According to a list of names gathered by the town’s committee, and seen by Syria Direct, more than 100 Syrian refugees originally from Moadamiyet a-Sham had registered their names with the coordination committee, intending to return from Jordan.

Mohammad Hamra, a resident in Moadamiyet a-Sham who says he has been  responsible for facilitating similar returns from Lebanon in recent months, also told Syria Direct that 100 people had received permission to return, though less than half ended up boarding the bus.

At the time of return, however, he said only 47 people ended up boarding the bus from Jordan.

Another member of the committee organizing the returns, former opposition negotiator Mahmoud al-Khateeb, set the number at 25.  

Hamra, who was previously displaced to Lebanon, initially coordinated the return of 40 other Moadamiyet a-Sham residents—including himself—back in July, and told Syria Direct he has since facilitated returns of hundreds of refugees from Lebanon.
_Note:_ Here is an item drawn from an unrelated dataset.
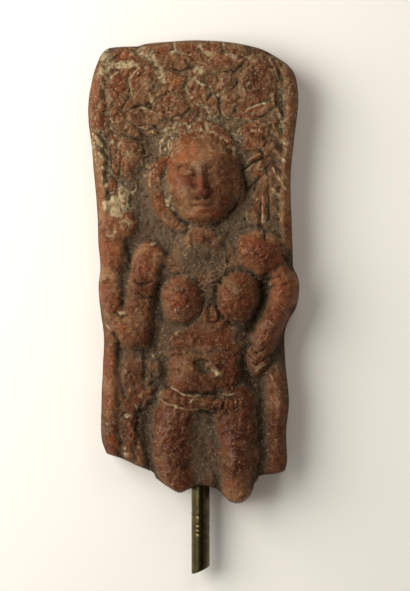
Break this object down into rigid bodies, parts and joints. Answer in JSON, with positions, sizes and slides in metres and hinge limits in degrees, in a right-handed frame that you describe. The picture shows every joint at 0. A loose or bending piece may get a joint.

While the infrastructure for returns from Jordan remains in its infancy compared to Lebanon, where thousands have returned since April last year, Hamra expects more Syrian refugees in Jordan to register in the near future.

“People are always afraid of the first time,” he explained, claiming that groups of refugees returning from Lebanon were initially very small though numbers quickly grew.

Hamra expected that up to 400 Syrian refugees could register to return from Jordan in the next batch of returns, but did not elaborate on further details, let alone a timeframe.

While a UNHCR spokesperson could not comment on the specifics of particular returns, they did acknowledge that the UN agency—in coordination with the International Organization for Migration (IOM) and the Jordanian government—has transported several groups of refugees, who’ve expressed a desire to go home, up to the border prior to them returning. The agency does not help refugees cross, or continue their journeys on the Syrian side.

There have been “seven convoys over the last seven weeks,” with the latest taking place on January 16, the spokesperson told Syria Direct on Wednesday, clarifying that UNHCR and partners facilitate transportation to the border for refugees who cannot afford the trip themselves.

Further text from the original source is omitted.